Читать «SPQR IV. Храм муз» онлайн - страница 120
Джон Мэддокс Робертс
Гипатия, профессионалка с твердым характером и жесткой линией рта, вдруг превратилась в экзотическое создание с украшенной цветами прической. Ее пальчики на чаше оливкового дерева казались ожившими лепестками лилии. Я всегда считал эти пасторальные стишки глупейшей стихотворной формой, но сейчас внезапно начал понимать, в чем заключается их очарование.
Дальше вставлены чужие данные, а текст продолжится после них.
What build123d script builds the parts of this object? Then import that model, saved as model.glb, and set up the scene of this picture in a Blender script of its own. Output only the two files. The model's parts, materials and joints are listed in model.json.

Что до меня самого, то я быстро пьянел. Окружающий меня антураж и эта веселая компания одарили меня непривычной легкостью и даже развязностью, какой я никогда прежде не испытывал. Дома, в Риме, я всегда должен был просчитывать возможные политические последствия даже самых невинных и тайных опрометчивых и неблагоразумных поступков. А в таких местах, как дворец Птолемея, я должен был все время следить за тем, кто оказался у меня за спиной – просто в целях самосохранения. Но здесь и сейчас у меня за спиной не было никого. И, в любом случае, я уже перестал быть Децием Цецилием Метеллом-младшим, несколько беспутным и имеющим сомнительную репутацию отпрыском известного римского семейства. Сейчас я был персонажем одной из тех пасторальных поэм, в которых все женщины носят имя Филлис и Феба, а мужчины – это «веселые пастушки», и все они именуются Дафнисами или как-то еще в том же роде.
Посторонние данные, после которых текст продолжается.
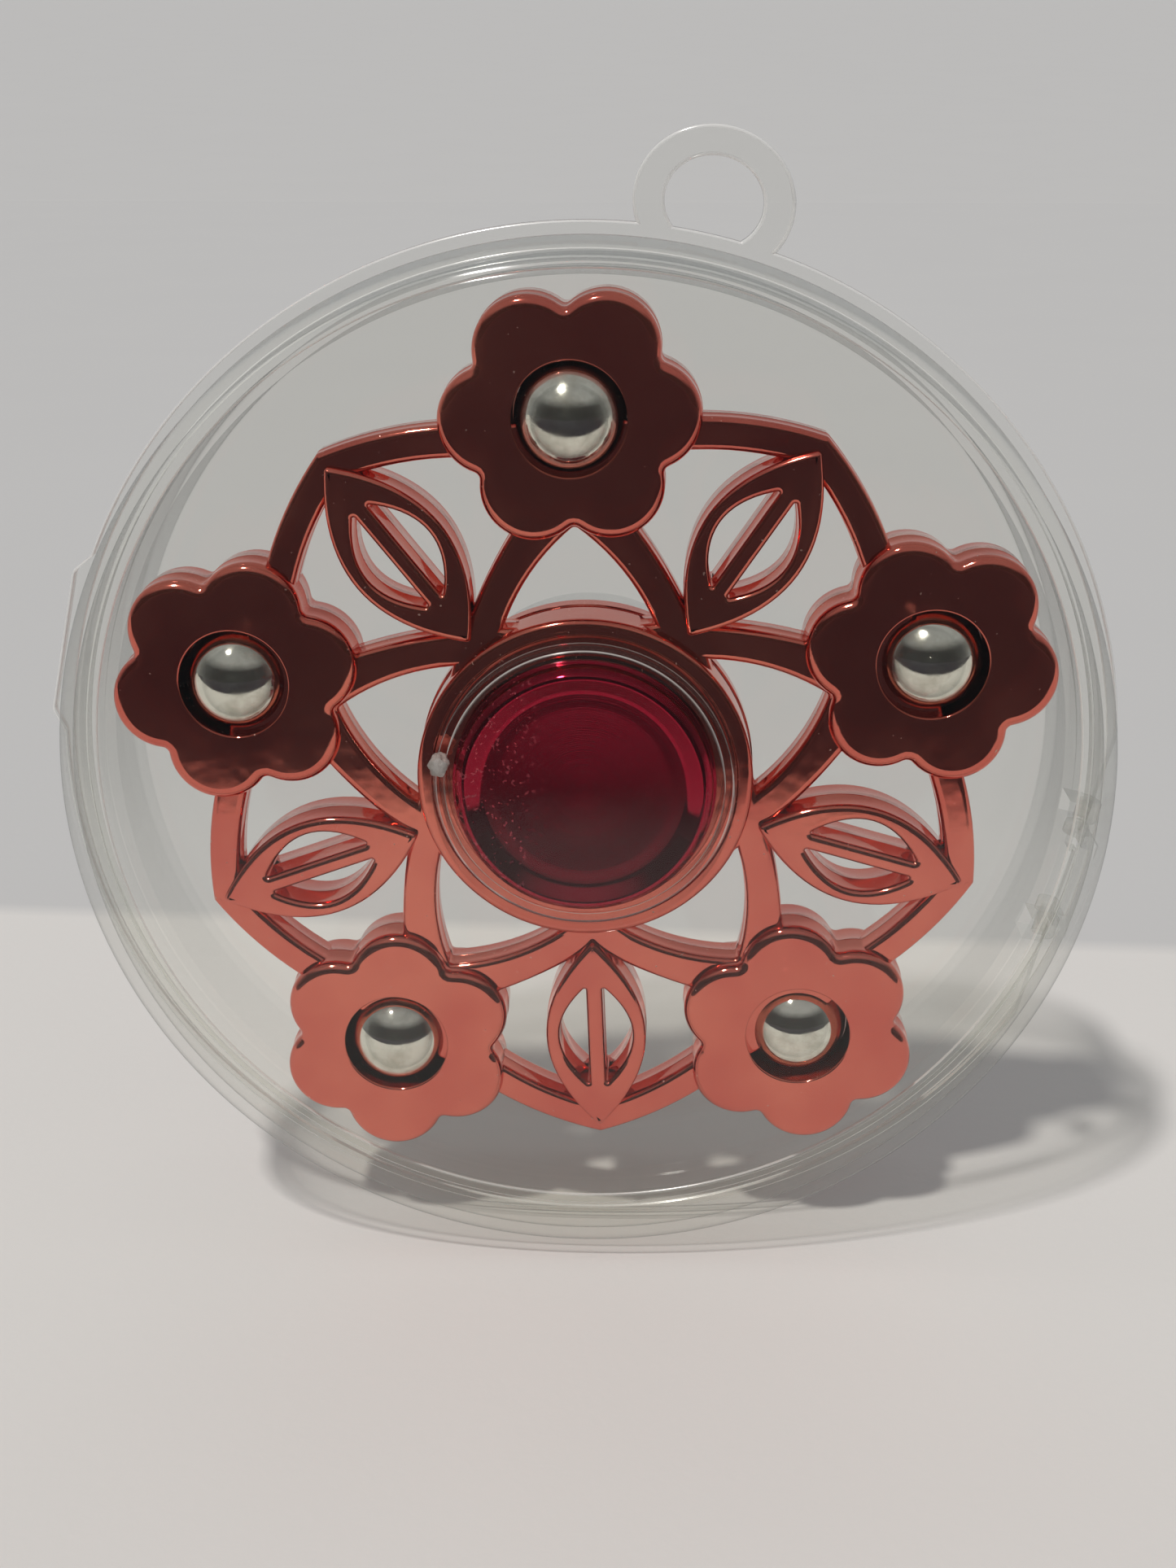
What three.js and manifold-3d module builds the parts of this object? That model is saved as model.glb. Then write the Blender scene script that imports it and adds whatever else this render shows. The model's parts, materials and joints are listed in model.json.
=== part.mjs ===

Короче говоря, я полностью утратил всякую осторожность. Я понимаю, что это выглядит как абсолютная глупость, но жизнь, прожитая осторожно, – это сплошная серая скука и тоска. Все действительно осторожные и предусмотрительные люди, каких я только встречал, это сплошь жалкие, тухлые и убогие ничтожества, тогда как те, кто не признавал никакой осторожности и сдержанности, прожили интересную жизнь, пусть даже и короткую.
Прошло немного времени, и девица, которая нас обслуживала – или другая, но очень похожая, – уже сидела у меня на коленях, а одетый фавном юноша занимал место рядом с Гипатией. Они пели, кидали нам в рты виноградины, поскольку подобные вольности были здесь вполне уместны. Я научился пить за чье-то здоровье многими новыми для меня способами, узнал бесконечное количество новых греческих тостов, о существовании которых никогда не подозревал. Универсальный язык этот греческий.
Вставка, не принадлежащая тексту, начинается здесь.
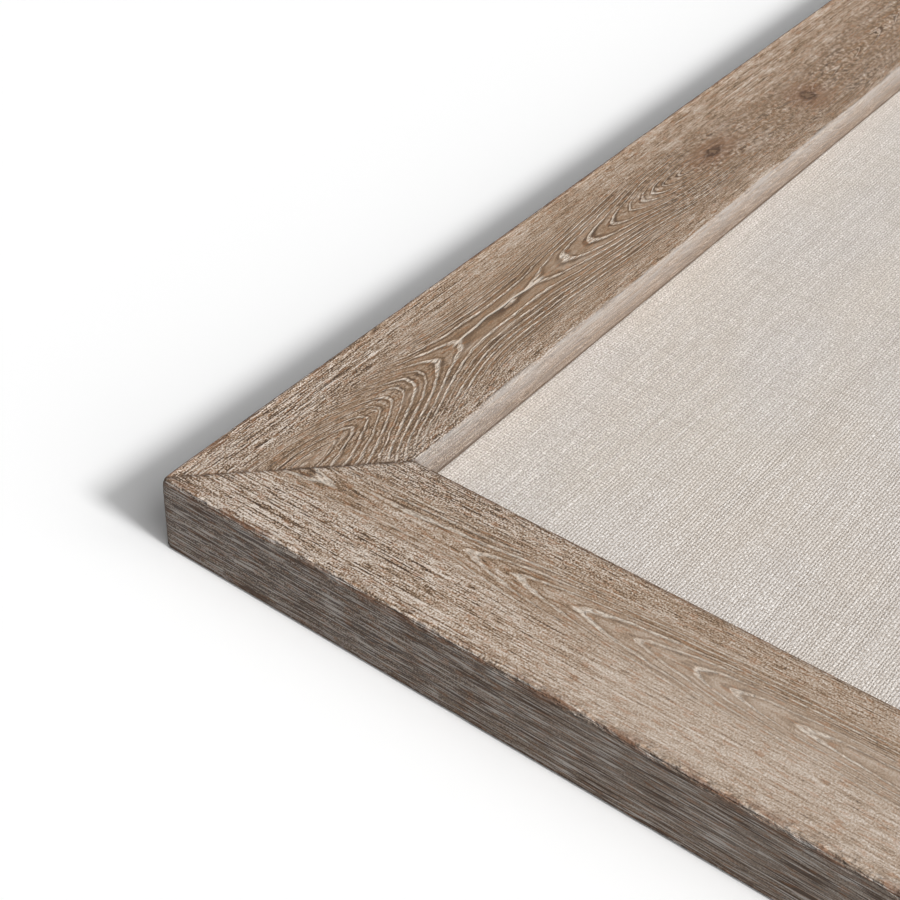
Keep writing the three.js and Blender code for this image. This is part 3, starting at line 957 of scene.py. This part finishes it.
def linen_material():
    """Plain weave with slubs: long threads up the board, finer ones across it."""
    cloth = Shader("linen")
    x, y, _ = cloth.place_mm()
    sway = cloth.noise((x * 0.11, y * 0.03)).centred(1.0)
    swell = cloth.noise((x * 0.03, y * 0.12, 5.0)).centred(1.0)
    jitter = cloth.noise((x * 0.55, y * 0.14, 3.0)).centred(0.7)
    thread = (x + sway + jitter) / THREAD_PITCH_MM
    cross = (y + swell) / CROSS_PITCH_MM

    def round_thread(position, share):
        """(height over the thread's width, its number)"""
        number = cloth.math("FLOOR", position)
        off_middle = abs(position - number - 0.5) / (cloth.chance(number) * 0.25 + share)
        return cloth.math("SUBTRACT", 1, off_middle * off_middle, clamp=True), number

    long_height, long_number = round_thread(thread, 0.44)
    cross_height, cross_number = round_thread(cross, 0.40)
    over = cloth.math("SINE", thread * math.pi) * cloth.math("SINE", cross * math.pi)
    over = over.ramp(-0.5, 0.5)
    height = (long_height * (over * 0.38 + 0.62)).most(cross_height * (over * -0.42 + 0.78))

    slub = cloth.noise((long_number * 3.7 + 0.5, y * 0.055), 3, 0.6)
    cross_slub = cloth.noise((x * 0.05, cross_number * 3.1 + 0.5, 7.0), 3, 0.6)
    fibres = cloth.noise((x * 2.6, y * 2.0), 1, 0.6)
    tint = cloth.noise((x * 0.03, y * 0.018, 11.0))
    crossing = cloth.chance(long_number * 57.31 + cross_number * 1.73)
    return cloth.finish({
        "Normal": cloth.relief(height + slub * 0.35 + fibres * 0.25, 0.12 * MM),
        "Base Color": cloth.painted(
            paint(234, 226, 217),
            (tint.ramp(0.35, 0.65), paint(231, 226, 222)),
            (slub.ramp(0.42, 0.66, 0, 0.7), paint(250, 245, 240)),
            (cross_slub.ramp(0.30, 0.46, 0.35, 0), paint(196, 186, 175)),
            # painted shade: darker in the hollows between threads, where the weave is low
            (height.ramp(0.0, 0.85, 1, 0), paint(144, 131, 119)),
            (fibres.ramp(0.34, 0.58, 0.85, 0), paint(164, 152, 140)),
            (crossing * 0.3, paint(176, 165, 154)),
        ),
        "Roughness": 0.92,
        "Specular IOR Level": 0.25,
        "Sheen Weight": 0.15,
        "Sheen Roughness": 0.5,
    })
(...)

В какой-то момент в ходе этой ночи я обнаружил, что стою позади Гипатии, положив ладони на ее совершенные бедра, а кто-то другой держит за бедра меня. Это могло бы меня встревожить, но тут выяснилось, что мы все танцуем танец журавля под управлением аргосских юношей и девушек. Подобно птице, чьим именем он назван, этот танец – некая смесь грациозных и неуклюжих движений. Гипатия делала одно движение, грациозное, я другое, неуклюжее. Я ведь никогда раньше не танцевал. Римляне никогда не танцуют, если не принадлежат к числу жрецов, исполняющих религиозные пляски и обряды. Мне уже начинало казаться, что эти греки придумали очень славное развлечение.